Taking the shot against Georgia State wasn’t as big a surprise to Chanin as her taking that shot.

“Sometimes I surprise myself,” she said, with a laugh. “I do something that I never really practiced before. It’s just how I react in a situation athletically.”

Joseph likes the instincts Scott has shown in reacting to such big moments and her overall leadership by example.

“We have a very young team with two upperclassmen playing significant minutes,” Joseph said. “Chanin understands that she has to carry a big part of the offensive and defensive responsibilities.”

Scott is not shy about carrying those responsibilities and teaching the younger players. She knows she has the credibility to do so.

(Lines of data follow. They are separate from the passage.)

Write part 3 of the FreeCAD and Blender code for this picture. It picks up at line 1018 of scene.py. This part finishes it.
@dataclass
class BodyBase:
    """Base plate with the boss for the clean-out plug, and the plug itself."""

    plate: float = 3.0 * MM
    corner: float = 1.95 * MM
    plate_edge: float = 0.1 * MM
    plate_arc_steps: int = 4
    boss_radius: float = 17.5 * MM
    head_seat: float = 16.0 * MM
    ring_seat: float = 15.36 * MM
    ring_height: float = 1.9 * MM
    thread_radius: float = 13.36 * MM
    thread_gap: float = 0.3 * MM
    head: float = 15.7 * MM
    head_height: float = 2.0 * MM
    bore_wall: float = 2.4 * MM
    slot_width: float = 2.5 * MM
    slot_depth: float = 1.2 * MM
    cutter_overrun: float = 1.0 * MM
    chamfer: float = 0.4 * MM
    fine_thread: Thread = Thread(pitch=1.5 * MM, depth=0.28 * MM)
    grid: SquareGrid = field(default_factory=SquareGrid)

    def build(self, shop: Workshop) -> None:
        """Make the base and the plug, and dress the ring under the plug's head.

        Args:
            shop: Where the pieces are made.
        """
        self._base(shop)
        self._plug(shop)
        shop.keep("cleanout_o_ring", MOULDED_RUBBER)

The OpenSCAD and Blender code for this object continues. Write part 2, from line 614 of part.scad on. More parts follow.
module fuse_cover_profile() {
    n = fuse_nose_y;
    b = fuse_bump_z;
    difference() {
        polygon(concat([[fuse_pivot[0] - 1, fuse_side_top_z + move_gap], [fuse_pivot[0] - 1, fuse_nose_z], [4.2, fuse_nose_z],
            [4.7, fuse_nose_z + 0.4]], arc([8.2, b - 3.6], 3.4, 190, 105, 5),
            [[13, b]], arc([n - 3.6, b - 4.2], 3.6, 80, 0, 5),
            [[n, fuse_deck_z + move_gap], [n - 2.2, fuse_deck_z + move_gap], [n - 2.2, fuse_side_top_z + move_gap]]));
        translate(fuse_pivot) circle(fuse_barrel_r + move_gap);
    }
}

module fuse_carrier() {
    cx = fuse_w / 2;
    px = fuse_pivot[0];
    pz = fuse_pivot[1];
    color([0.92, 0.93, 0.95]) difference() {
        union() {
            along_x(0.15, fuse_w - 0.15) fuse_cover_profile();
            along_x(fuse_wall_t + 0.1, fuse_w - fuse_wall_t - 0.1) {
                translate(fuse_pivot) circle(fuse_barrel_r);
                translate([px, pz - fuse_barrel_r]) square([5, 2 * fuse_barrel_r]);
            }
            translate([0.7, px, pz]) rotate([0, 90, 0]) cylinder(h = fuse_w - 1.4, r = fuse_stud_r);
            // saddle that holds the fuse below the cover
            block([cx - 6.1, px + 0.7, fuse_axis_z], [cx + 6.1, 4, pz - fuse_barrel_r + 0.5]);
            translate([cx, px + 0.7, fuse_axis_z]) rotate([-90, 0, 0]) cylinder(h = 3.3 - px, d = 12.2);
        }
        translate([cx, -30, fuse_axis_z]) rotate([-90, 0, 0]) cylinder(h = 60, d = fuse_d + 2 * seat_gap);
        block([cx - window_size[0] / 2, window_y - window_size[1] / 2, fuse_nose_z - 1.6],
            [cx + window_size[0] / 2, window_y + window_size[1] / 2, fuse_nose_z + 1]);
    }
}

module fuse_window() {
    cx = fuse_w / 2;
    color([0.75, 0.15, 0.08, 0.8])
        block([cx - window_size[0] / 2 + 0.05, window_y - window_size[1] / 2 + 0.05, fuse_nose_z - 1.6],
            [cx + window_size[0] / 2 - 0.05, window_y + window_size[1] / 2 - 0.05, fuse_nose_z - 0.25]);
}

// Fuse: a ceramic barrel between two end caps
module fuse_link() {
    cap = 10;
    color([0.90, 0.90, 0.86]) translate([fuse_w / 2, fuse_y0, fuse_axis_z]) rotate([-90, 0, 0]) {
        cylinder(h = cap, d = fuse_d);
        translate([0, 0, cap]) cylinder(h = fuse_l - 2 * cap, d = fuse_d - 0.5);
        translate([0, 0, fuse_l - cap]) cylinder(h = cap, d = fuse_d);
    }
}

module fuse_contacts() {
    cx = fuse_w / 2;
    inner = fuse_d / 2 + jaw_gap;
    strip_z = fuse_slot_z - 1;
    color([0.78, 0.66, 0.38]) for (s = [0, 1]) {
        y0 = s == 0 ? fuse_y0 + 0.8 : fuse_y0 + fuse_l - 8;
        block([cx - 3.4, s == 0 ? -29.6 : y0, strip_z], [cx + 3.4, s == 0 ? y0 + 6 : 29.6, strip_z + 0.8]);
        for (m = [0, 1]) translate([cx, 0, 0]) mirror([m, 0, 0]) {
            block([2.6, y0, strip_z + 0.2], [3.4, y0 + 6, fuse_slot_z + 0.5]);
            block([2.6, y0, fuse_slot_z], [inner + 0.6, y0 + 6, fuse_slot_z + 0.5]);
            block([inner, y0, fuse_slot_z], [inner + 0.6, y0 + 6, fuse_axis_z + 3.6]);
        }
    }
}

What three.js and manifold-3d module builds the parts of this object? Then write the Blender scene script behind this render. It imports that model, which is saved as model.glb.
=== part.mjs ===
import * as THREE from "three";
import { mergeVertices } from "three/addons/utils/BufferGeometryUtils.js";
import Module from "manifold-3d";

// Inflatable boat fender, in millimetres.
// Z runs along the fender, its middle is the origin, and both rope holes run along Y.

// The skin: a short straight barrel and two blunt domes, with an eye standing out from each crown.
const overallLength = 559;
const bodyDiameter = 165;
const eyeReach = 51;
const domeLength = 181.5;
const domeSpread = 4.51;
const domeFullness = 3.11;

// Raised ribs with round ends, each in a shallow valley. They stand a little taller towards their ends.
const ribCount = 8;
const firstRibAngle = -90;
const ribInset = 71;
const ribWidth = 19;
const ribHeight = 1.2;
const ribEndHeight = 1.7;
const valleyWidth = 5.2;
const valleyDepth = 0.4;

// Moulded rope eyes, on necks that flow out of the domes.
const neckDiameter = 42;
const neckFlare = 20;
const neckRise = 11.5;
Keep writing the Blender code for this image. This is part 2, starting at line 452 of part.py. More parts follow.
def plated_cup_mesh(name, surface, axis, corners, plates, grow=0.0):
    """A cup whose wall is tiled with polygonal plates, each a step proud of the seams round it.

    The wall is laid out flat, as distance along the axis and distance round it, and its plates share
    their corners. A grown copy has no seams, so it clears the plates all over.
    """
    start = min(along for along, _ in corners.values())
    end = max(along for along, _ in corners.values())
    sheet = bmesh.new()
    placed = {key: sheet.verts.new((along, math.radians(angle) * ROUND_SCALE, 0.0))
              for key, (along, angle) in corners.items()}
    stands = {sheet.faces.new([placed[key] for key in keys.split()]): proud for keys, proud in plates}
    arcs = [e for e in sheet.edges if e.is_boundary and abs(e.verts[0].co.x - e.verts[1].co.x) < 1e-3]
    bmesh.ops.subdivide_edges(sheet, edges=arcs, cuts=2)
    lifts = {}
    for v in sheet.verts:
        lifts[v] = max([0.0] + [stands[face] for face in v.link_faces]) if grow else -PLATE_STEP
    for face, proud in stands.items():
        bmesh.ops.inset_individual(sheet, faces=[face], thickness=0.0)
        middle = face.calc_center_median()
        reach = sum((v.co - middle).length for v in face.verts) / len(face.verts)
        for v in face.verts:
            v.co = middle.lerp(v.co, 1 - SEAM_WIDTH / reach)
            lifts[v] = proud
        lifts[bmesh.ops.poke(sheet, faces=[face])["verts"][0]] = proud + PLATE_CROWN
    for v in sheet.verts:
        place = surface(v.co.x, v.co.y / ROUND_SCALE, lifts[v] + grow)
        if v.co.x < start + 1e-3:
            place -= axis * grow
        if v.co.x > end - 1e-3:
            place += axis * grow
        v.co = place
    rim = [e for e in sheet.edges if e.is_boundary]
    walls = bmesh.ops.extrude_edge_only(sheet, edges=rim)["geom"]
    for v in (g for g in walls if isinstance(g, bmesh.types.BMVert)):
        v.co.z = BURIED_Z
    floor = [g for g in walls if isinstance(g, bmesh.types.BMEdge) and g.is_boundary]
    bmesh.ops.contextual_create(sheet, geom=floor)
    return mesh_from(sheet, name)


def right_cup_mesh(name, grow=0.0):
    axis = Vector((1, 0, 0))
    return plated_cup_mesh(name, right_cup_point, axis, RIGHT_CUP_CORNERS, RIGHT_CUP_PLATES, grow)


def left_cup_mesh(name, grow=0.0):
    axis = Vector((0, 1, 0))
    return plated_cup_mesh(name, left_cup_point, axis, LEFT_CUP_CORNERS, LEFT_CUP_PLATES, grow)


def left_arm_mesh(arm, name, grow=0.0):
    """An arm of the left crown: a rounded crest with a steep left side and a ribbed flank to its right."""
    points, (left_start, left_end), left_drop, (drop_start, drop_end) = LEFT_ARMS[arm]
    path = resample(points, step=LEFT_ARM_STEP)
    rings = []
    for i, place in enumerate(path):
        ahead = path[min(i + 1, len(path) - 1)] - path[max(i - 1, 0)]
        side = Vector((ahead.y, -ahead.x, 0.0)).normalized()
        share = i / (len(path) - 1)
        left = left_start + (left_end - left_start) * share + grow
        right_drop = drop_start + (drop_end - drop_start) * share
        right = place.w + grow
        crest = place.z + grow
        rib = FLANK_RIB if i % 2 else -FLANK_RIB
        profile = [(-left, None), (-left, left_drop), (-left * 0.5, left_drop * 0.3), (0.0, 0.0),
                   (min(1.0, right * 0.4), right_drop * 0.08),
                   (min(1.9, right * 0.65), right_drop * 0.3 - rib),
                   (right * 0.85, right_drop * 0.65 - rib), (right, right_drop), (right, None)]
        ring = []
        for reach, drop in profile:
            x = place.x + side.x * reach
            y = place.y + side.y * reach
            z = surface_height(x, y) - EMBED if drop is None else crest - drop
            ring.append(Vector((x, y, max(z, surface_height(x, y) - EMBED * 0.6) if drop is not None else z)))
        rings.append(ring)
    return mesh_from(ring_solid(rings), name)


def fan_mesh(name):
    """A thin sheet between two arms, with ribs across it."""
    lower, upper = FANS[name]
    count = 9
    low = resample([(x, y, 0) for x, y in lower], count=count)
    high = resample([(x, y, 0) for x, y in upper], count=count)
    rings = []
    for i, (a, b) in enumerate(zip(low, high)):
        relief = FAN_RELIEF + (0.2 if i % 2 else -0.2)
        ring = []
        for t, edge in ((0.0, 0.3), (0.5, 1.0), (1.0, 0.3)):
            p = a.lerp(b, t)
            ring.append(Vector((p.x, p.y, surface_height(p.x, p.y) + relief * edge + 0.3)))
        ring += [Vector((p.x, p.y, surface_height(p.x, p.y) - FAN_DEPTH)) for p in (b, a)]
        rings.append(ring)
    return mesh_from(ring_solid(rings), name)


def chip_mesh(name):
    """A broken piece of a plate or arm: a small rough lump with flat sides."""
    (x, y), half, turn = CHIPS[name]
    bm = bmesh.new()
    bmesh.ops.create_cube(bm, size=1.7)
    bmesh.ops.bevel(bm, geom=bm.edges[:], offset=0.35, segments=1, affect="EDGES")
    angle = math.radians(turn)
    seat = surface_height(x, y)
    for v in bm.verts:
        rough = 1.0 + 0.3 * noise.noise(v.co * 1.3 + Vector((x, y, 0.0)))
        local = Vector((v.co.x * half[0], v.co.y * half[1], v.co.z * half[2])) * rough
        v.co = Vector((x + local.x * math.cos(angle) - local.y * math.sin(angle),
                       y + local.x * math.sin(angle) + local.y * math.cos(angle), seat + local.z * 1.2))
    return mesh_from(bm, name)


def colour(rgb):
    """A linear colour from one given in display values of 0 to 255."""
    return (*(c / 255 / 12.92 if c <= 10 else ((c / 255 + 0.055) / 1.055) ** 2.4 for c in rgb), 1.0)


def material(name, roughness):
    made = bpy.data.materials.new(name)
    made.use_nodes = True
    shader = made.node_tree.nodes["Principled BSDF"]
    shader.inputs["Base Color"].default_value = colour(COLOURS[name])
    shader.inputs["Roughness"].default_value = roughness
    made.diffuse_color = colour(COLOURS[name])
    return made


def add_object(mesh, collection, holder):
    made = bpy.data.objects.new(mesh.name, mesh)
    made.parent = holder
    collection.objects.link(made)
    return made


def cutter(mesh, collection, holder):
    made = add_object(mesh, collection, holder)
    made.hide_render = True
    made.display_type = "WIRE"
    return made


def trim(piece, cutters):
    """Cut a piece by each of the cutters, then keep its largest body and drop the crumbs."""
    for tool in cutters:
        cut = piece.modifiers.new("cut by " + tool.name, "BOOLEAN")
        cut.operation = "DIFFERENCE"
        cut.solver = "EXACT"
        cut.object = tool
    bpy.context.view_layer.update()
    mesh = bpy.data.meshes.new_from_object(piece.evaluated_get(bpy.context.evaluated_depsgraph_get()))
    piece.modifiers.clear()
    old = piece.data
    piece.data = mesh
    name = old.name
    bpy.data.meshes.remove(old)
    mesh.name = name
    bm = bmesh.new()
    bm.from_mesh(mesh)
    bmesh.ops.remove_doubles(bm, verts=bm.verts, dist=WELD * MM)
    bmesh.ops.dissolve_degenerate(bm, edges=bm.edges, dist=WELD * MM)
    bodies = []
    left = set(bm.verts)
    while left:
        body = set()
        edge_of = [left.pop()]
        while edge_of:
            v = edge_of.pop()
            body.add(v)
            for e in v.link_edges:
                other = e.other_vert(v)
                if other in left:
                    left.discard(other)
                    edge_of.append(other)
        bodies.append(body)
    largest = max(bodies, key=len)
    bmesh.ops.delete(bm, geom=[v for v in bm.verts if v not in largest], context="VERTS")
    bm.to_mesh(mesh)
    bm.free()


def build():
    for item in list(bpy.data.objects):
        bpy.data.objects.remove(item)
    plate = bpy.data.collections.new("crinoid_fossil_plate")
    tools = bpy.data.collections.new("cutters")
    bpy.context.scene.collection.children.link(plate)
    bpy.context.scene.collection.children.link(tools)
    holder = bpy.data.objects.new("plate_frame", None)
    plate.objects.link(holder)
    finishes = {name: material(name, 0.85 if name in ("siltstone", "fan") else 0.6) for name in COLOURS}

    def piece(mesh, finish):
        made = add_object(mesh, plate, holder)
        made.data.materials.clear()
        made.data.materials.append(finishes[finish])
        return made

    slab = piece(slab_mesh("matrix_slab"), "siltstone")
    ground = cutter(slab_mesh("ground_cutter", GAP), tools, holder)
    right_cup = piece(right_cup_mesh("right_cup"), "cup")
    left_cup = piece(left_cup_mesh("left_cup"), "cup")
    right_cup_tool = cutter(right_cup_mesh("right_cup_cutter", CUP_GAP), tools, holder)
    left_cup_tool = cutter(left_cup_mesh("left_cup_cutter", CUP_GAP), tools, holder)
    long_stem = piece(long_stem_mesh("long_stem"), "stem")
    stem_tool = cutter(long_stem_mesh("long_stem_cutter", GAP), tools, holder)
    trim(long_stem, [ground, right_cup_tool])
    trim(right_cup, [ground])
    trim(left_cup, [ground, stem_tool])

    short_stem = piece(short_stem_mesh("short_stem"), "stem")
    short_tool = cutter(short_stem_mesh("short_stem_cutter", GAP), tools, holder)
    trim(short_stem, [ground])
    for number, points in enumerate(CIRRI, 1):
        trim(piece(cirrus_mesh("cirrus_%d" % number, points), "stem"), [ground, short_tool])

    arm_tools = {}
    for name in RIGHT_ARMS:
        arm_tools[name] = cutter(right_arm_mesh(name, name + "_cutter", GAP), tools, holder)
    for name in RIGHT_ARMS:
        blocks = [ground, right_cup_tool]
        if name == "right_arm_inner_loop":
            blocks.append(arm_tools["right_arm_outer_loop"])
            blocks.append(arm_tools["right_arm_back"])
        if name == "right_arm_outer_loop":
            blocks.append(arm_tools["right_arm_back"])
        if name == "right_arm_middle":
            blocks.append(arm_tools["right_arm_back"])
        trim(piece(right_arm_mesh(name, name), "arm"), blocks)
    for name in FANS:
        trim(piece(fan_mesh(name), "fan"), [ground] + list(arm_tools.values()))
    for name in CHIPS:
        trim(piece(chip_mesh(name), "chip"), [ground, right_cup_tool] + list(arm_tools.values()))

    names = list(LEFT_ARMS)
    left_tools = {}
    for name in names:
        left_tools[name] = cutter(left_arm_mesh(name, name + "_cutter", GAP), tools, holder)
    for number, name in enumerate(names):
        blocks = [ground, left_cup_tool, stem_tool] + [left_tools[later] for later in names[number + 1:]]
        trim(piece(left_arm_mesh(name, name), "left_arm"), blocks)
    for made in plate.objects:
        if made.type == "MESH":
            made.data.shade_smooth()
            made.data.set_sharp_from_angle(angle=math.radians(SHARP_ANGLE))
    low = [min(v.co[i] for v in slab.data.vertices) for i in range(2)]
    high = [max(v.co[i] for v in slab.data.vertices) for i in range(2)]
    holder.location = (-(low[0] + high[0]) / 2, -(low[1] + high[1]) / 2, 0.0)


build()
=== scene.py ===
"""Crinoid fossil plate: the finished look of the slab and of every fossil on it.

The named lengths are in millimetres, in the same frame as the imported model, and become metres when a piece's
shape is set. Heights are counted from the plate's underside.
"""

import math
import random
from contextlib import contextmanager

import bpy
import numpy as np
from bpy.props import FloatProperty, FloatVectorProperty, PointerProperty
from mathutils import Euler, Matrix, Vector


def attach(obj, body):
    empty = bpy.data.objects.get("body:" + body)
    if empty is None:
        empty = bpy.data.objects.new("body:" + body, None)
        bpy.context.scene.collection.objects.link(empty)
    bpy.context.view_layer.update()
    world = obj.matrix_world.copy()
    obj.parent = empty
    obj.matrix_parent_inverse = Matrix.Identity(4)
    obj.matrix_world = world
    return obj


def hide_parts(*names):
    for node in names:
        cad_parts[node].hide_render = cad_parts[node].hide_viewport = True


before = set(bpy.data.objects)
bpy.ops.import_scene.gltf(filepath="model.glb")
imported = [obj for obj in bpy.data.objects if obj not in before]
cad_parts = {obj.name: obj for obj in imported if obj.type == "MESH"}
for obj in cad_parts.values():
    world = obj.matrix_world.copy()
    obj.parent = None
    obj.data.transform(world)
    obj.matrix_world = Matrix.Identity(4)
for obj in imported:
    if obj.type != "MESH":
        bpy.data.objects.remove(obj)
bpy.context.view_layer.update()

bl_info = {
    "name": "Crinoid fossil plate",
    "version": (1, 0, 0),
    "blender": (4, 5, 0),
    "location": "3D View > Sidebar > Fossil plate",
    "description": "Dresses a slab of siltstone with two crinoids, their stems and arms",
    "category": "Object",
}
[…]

“I think being one of the most experienced players on the floor has really helped,” she said. “When I tell some of the younger players how to run a play or how to defend something, something like that, they have blind faith and they listen to what I have to say because I am a veteran and I’ve been here. It’s leadership on the floor to help the younger players.”

Scott, who took her last final on Thursday, is looking forward to the team’s final non-conference tests, beginning with Kennesaw State on Sunday at McCamish Pavilion. Then comes her third go-round in ACC play.

“I feel like everybody’s on the same page. We all know what we have to do. Everybody’s working together so that’s why I’m really excited for this year,” she said. “From the beginning, we have been talking about working toward the NCAA Tournament and what it can do for us to win big games and defend the home court and win on the road. We focus a lot in practice on situational plays and stuff.

“We have a lot of depth, we have a lot of people that can play multiple positions and we’re quick getting up and down the floor and we’re bigger,” she added. “We have really good size and length and we have a lot of athleticism. Everyone has the hunger to win and the desire to get to the NCAA Tournament. That’s what we work for every day.”